To keep my fork up-to-date with the original repository, I can configure it as follows:

$ git remote add upstream https://github.com/octocat/Spoon-Knife.git

Now I will be able to pull from the original repository and keep my local copy synchronized. I won’t be able to push because I do not have collaborator privileges on this repository.

3.9 Pull requests

Pull requests are the way to ask that the edits you made in a fork (or a branch) get merged into the original repository (or main branch). To ask the owner of a repository to view and potentially integrate the changes you made in your own forked version, you submit a pull request. Similarly, to let your collaborators know about the edits you made and let them review them before they get merged, you submit a pull request. There is a key difference here: while as an external agent you have no other choice but submitting a pull request to merge a fork into a repository, as a collaborator you could simply merge your edits if you wanted to. If you are working on your own repository by yourself, there is no need to go through pull requests to merge a branch. But if you are collaborating with people, it is still good and courteous practice to use pull requests as a heads-up before you merge your changes, so that others on the project can review and approve them.

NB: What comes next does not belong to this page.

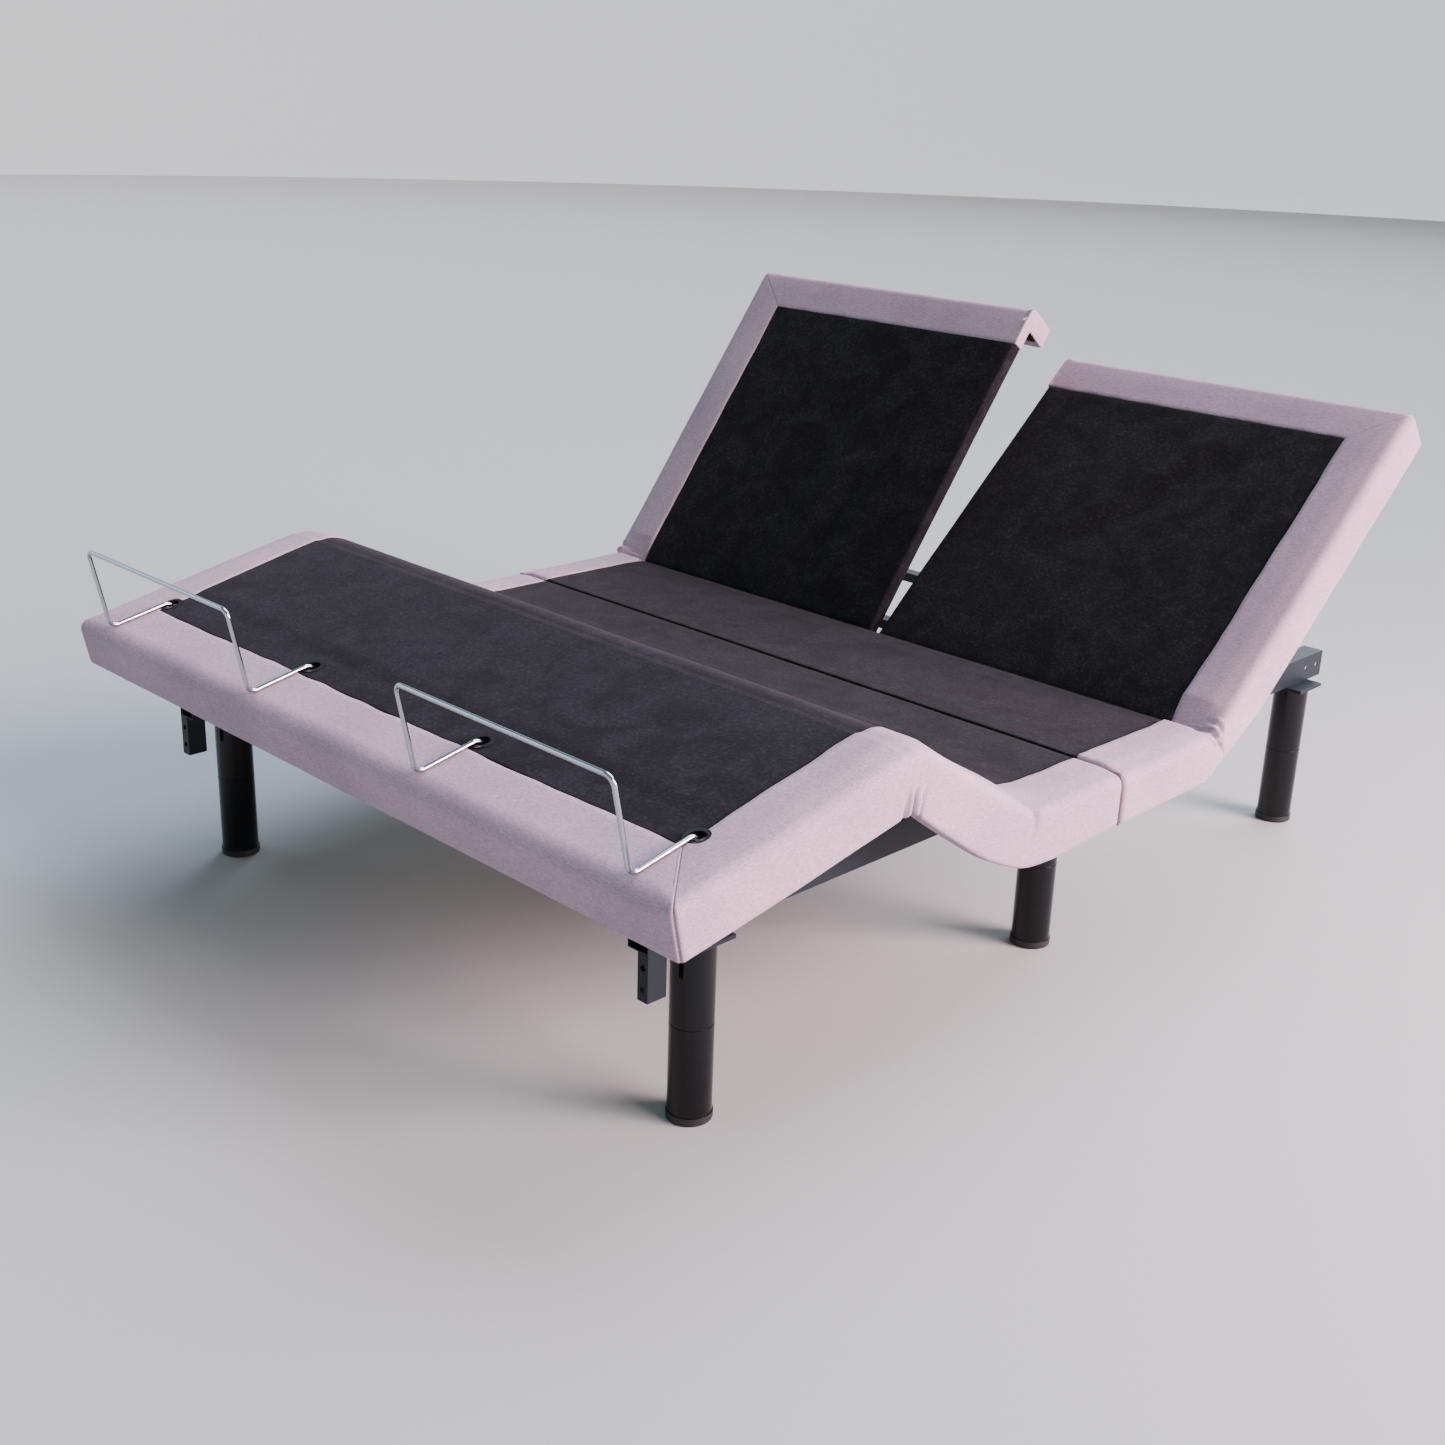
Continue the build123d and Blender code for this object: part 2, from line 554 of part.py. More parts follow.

The most straightforward way to submit a pull request is from the GitHub website. To start a pull request, you must have some changes committed to the repository or branch where you want to merge them. Then you can go to the repository page on GitHub and click on the ‘Pull requests’ tab, then click ‘New pull request’. Choose your target branch, enter a title and description, and then click ‘Send pull request’. Once the pull request is open, everyone can write comments on it, see all the commits it includes, and look at the changes it proposes within files.

Pull request

Figure 3.4: Pull request

Once everyone is happy with the proposed changes, you are ready to merge the pull request. If there are no merge conflicts, you will see a ‘Merge pull request’ button.